Every writer has a tool box of tricks, tips, and fixes to make prose or poetry read well and engage the audience. To become a better writer, learning about figurative language can add a whole new level to writing fiction, nonfiction, and poems. There are so many literary devices to choose from, that one good way to learn them is by mastering groups of concepts that are similar in their uses. The four poetic devices, alliteration, sibilance, assonance, and consonance, are all based on consonant and vowel sounds.
Alliteration and Sibilance
Alliteration is the repetition of sounds in words, usually the first letter or two letters. Alliteration sounds pleasing when read aloud, hence the reason it's found often in poetry. It's also used quite heavily in children's books, especially those for early readers learning to identify the sounds of letters. “Ray rode a rocket” is an alliterative phrase.
Sibilance is a special form of alliteration using the softer consonants that create hissing sounds, or sibilant sounds. These consonants and digraphs include s, sh, th, ch, z, f, x, and soft c. Sing a Song of Sixpence is a song title that is a good example of sibilance.
Alliteration Examples
Alliteration is found in poetry, songs, novels, and advertising copy. It gives a punchy rhythm to phrases that make them easy to remember.
- Pitter patter. (This uses alliteration and consonance.)
- Tick tock.
- Don't do drugs.
- Don't drink and drive.
- Wendy was wild and wonderful.
Assonance and Consonance
Assonance is similar to alliteration in that it consists of repeating sounds. However, whereas alliteration is the repeating sound of at the beginning of words, assonance is the repeating sound of vowels, usually within the words. Lyle, Lyle, Crocodile, by Bernard Waber uses rhyming and assonance in poem throughout the story. The title is an example of assonance using the long i vowel sound. Since it is only the repetition of the vowel sound, assonance doesn't have to rhyme.
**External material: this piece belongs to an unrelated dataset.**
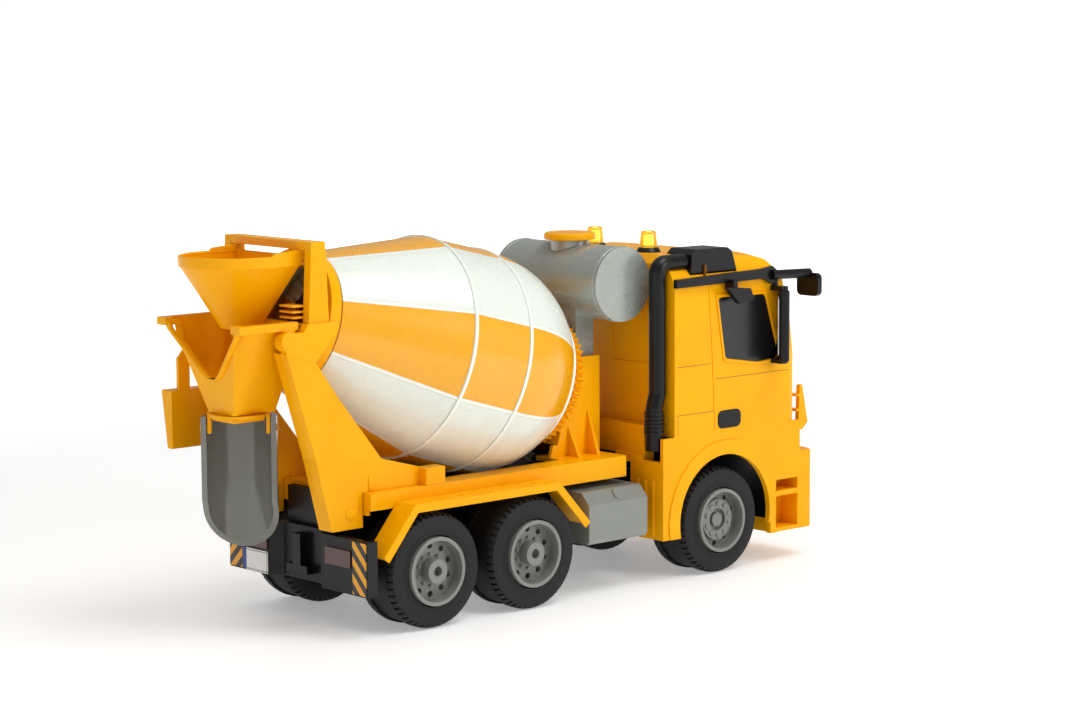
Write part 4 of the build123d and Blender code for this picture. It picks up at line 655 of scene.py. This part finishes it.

Consonance is also repetition of sounds, this time of consonants in the middle of a word. Barbara Parks uses consonance with the k sound in the title of her book, Junie B. Jones and the Yucky, Blucky Fruitcake. The title character's name, Junie B. Jones, is an example of alliteration.
Assonance Examples
- Read 'em and weep.
- Light my fire.
- Bake me a cake.
- No, Joe, don't go.
- Sit still until winter sets in.
- Chicka, Chicka, Boom, Boom. (This example uses consonance with ck, assonance with oo and i, sibilance with ch, and alliteration with b.)
How to Use Figurative Language in Fiction Writing
Figurative language isn't just for poets. It can be used to increase tension and readability in any writing, whether it's a novel, a short story, advertising campaign, or creative nonfiction.
In fiction writing, using these literary devices can make a character stand out with a personal slogan. An emergency doctor in CJ Lyons' Warning Signs says, “Treat 'em and street 'em.” It can make a description memorable, such as a dark and deadly dungeon. It can create a mood. The owl wooed the moon with it's lonely hooting. This assonant phrase gives a somber mood to a setting.
Quick tips to remember these four poetic devices:
- Alliteration is repeating sounds at the beginnings of words.
- Sibilance is alliteration with a soft consonant that creates a hissing (sibilant) sound, such as s, sh, z, th, f, and soft c.
- Consonance is the repetition of the same consonant sound in the middle of a word.
- Assonance is the repetition of vowel sounds.
One way to improve fiction writing is to do the following exercise. Open one scene in a work in progress. Try to find at least two places to use a literary device from this article, or some of the ones from other articles, such as metaphor and simile, anaphora and anadiplosis, or in humorous writing, hyperbole. Once these literary devices are mastered, they will begin to come naturally when doing any type of writing.